Mary Beth Rogers
Business Operations Manager
Leaning back was never an option for me. With my diagnosis and long term recovery, and now my sister’s breast cancer, I had to remove any space in my mind for negative thinking.
In my 14th year at Cisco, I was feeling great. It was the fall of 2011: Life was busy, work was good and challenging, and my family was healthy. I had no complaints.
Six months later, I found a painful lump in my breast. Initially, an aloof radiologist said it was nothing and come back in a year. I questioned this because the lump hurt. I immediately went to my doctor, who in turn sent me to breast specialist. The biopsy confirmed I had breast cancers – not just one but two.
After a couple months of denial, many tests, and professional opinions, on June 28, 2011, it was revealed that I had only one option: radical bilateral mastectomy. My sister Nene drove home with me so that I could tell our mom and brother about the situation. I suggested to Nene this would be a good time for her to switch doctors and she actually agreed and made the appointment from the car.
Seven days later, Nene called in a panic. She said she had been diagnosed with Stage 4 Inflammatory Breast Cancer.
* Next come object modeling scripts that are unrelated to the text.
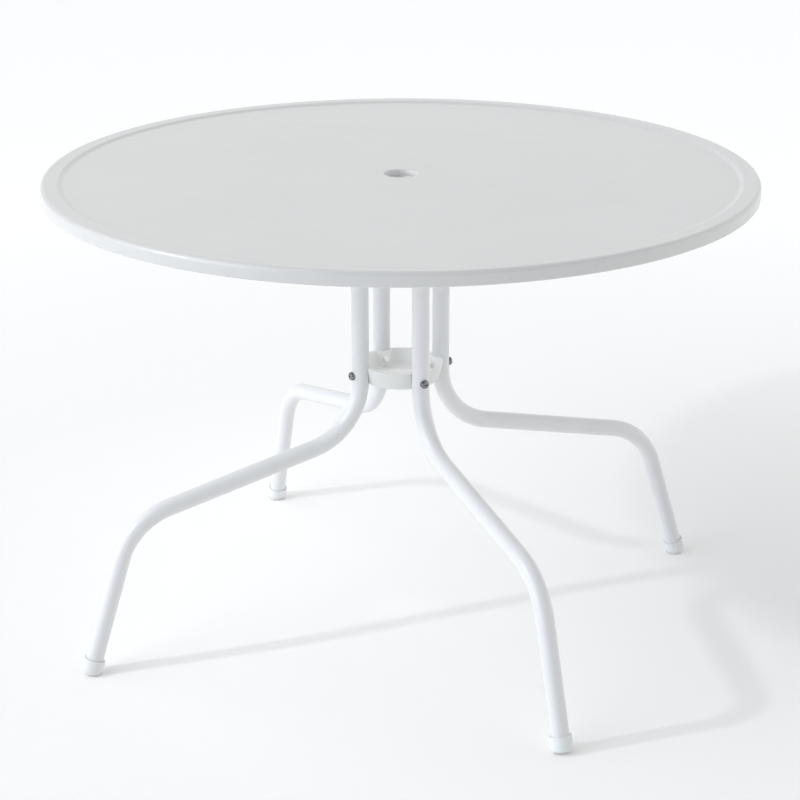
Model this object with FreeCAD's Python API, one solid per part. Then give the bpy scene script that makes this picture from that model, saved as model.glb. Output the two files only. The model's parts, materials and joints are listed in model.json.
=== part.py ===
import FreeCAD, Part
import math
import os

from FreeCAD import Vector

# Round steel patio table with an umbrella hole, standing on four bent tube legs.
# All sizes are in millimetres. The origin is on the floor, on the umbrella axis, and +Z is up.
# The legs lie along +X, +Y, -X and -Y.

# Overall
TABLE_HEIGHT = 686.0
TOP_RADIUS = 508.0

# Pressed table top
TOP_SHEET = 1.2
LIP_ROUND = 6.0
SKIRT_HEIGHT = 20.0
HEM_WIDTH = 7.0
HEM_ROUND = 2.6
BAND_WIDTH = 24.0
STEP_WIDTH = 6.5
STEP_ROUND = 5.0
FIELD_DEPTH = 2.7
POLE_HOLE_RADIUS = 22.5
POLE_COLLAR_DEPTH = 9.0
POLE_COLLAR_ROUND = 3.0

# Bent leg tubes
LEG_COUNT = 4
TUBE_RADIUS = 12.7
TUBE_WALL = 1.5
LEG_CIRCLE_RADIUS = 65.5
FOOT_CIRCLE_RADIUS = 496.0
FOOT_LEAN_DEG = 17.8
RUN_SLOPE_DEG = 12.8
KNEE_HEIGHT = 222.0
KNEE_BEND_RADIUS = 100.0
STRAIGHT_BELOW_WASHER = 0.8

# Slip-on foot caps
CAP_RADIUS = 15.7
CAP_LENGTH = 17.5
CAP_FLOOR = 4.5
CAP_ROUND = 5.0
CAP_MOUTH_ROUND = 0.8
CAP_FIT = 0.15
CAP_GROUND_CUT = 2.2

# Hub pan that ties the four tubes together below the top
HUB_RIM_HEIGHT = 401.0
HUB_DEPTH = 27.0
HUB_BOLT_LIFT = 15.0
HUB_SHEET = 1.5
HUB_ROUND = 6.0
HUB_FLUTE_DEPTH = 9.2
HUB_FLUTE_ROUND = 3.0
HUB_WALL_TAPER = 7.0
HUB_SEAT_GAP = 0.15
HUB_HOLE_INSET = 0.5
HUB_COLLAR_DEPTH = 7.0
HUB_COLLAR_ROUND = 2.5
HUB_RIB_RADIUS = 35.0
HUB_RIB_WIDTH = 5.0
HUB_RIB_HEIGHT = 1.6

# Mounting dish under the middle of the top
DISH_SHEET = 2.0
DISH_DROP = 15.0
DISH_FLOOR_RADIUS = 96.0
DISH_WALL_RUN = 7.0
DISH_RIM_WIDTH = 22.0
DISH_ROUND = 4.0
DISH_HOLE_CLEARANCE = 2.0

# Flanges welded to the tops of the tubes
FLANGE_SHEET = 3.0
FLANGE_RADIAL_WIDTH = 34.0
FLANGE_SCREW_SPREAD = 24.0
FLANGE_END_MARGIN = 9.0
FLANGE_CORNER = 8.0

# Radial stiffening channels under the top
CHANNEL_SHEET = 1.2
CHANNEL_HEIGHT = 13.0
CHANNEL_CROWN_WIDTH = 16.0
CHANNEL_SIDE_RUN = 4.0
CHANNEL_FLANGE_WIDTH = 12.0
CHANNEL_ROUND = 2.4
CHANNEL_DISH_MARGIN = 3.0
CHANNEL_STEP_MARGIN = 14.0
CHANNEL_END_SLANT = 16.0

# Fasteners, all of one thread size
THREAD_RADIUS = 3.0
THREAD_FIT = 0.1
HOLE_FIT = 0.3
HEAD_RADIUS = 6.0
HEAD_HEIGHT = 3.6
HEAD_EDGE = 1.1
RECESS_LENGTH = 6.0
RECESS_WIDTH = 1.3
RECESS_DEPTH = 1.7
WASHER_RADIUS = 6.4
WASHER_SHEET = 1.2
NUT_FLATS = 10.0
NUT_HEIGHT = 5.0
NUT_CHAMFER = 0.7
DOME_RADIUS = 4.6
DOME_HEIGHT = 4.8
DOME_ROUND = 4.0
DOME_SHELL = 1.6
BOLT_PROUD = 2.0

# Places worked out from the sizes above
TOP_UNDERSIDE_Z = TABLE_HEIGHT - FIELD_DEPTH - TOP_SHEET
STEP_OUTER_RADIUS = TOP_RADIUS - BAND_WIDTH
STEP_INNER_RADIUS = STEP_OUTER_RADIUS - STEP_WIDTH
DISH_FLOOR_Z = TOP_UNDERSIDE_Z - DISH_DROP
DISH_RIM_RADIUS = DISH_FLOOR_RADIUS + DISH_WALL_RUN + DISH_RIM_WIDTH
DISH_FLOOR_UNDERSIDE_Z = DISH_FLOOR_Z - DISH_SHEET
FLANGE_UNDERSIDE_Z = DISH_FLOOR_UNDERSIDE_Z - FLANGE_SHEET
TUBE_TOP_Z = FLANGE_UNDERSIDE_Z
HUB_FLOOR_Z = HUB_RIM_HEIGHT - HUB_DEPTH
HUB_HOLE_RADIUS = POLE_HOLE_RADIUS - HUB_HOLE_INSET
HUB_BOLT_Z = HUB_FLOOR_Z + HUB_BOLT_LIFT
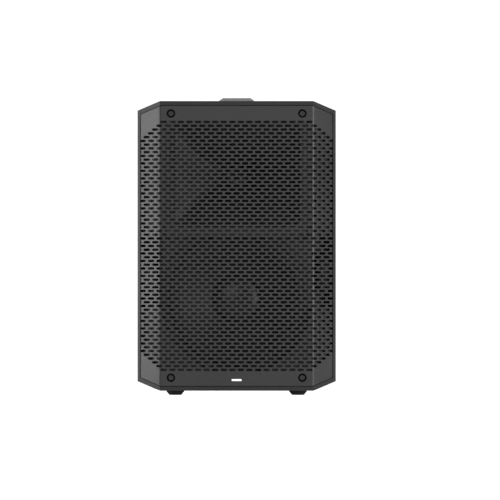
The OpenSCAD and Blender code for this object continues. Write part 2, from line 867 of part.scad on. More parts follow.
module woofer_yoke() {
    color(zinc_colour) difference() {
        union() {
            rod(0, woofer_z, yoke_y, yoke_y + yoke_t, magnet_r - 3);
            rod(0, woofer_z, plate_y, yoke_y + 1, coil_r - pole_gap);
        }
        rod(0, woofer_z, plate_y - over, yoke_y + yoke_t + over, 8);
    }
}

module woofer_terminals() {
    x = spider_r + 10;
    color(brass_colour) union() {
        block([x, spider_y + 2, woofer_z], [x + 2, plate_y - 2, woofer_z + 16]);
        for (z = [4, 12])
            block([x + 2, spider_y + 6, woofer_z + z - 2], [x + 9, spider_y + 7, woofer_z + z + 2]);
    }
}

// ---------- horn and tweeter ----------

// Half size of the horn at a share of its depth, 0 at the mouth and 1 at the throat
function flare(mouth, power, share) = throat_r + (mouth - throat_r) * pow(1 - share, power);

function flare_side(mouth, power, grow) = [for (i = [0:12])
    [horn_front + horn_depth * i / 12, flare(mouth, power, i / 12) + grow]];

function flare_outline(mouth, power, grow) = let(side = flare_side(mouth, power, grow))
    concat([[horn_front - 20, side[0][1]]], side,
        [for (i = [12:-1:0]) [side[i][0], -side[i][1]]], [[horn_front - 20, -side[0][1]]]);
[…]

I thought it was a sick joke. She couldn’t have cancer; she was my little sister! All I could do was think about how I could manage in a way that kept her forward thinking, not steeped in “you have six months or less to live if you don’t start treatment.”
Leaning back was never an option for me. With my diagnosis and long term recovery, and now my sister’s breast cancer, I had to remove any space in my mind for negative thinking. My manager, Cisco family, and friends stepped forward. I was determined to get through surgery, reconstruction and the healing process while actively coaching my sister, reminding her that all this was temporary, and we will keep looking forward.
My life became a project with daily challenges and moving milestones. Surgical complications knocked me off my plan of being on hand to support her in person. Nene risked infection, so Mom and our brother, John, needed to tend to her and the nurses on my behalf. I had the nurses set up the computer to enable video chats, keeping Nene’s the next day, next month and next year. We needed to keep looking forward and stay focused on kicking cancer’s ass so I would be there for my boys and Nene would be there with us. That is the way it would be.
Education and technology are the great equalizers. While in the hospital, I kept asking questions about quality of care and options for improvement. I thought, “how do I get the word out on breast density and IBC?” I found a new upcoming technology company, UE Life Sciences, which developed NoTouch Breast Scan, a device that was providing a great promise in early detection and establishing a baseline for breast health.
I also took on a new role on the Connected Business Operations - Security & Government team at Cisco. The new role drives me to leverage the inquisitive skills I put into use while seeking to understand and defeat our cancers.
I continue to speak out and bring awareness about IBC and breast density. I will host experts who will participate in a “Breast Cancer” awareness event for our Cisco team in 2013. While I continue to face health challenges, I know I will overcome them by continuing to look forward. I hug my boys daily, and smile knowing Nene is now six months cancer free.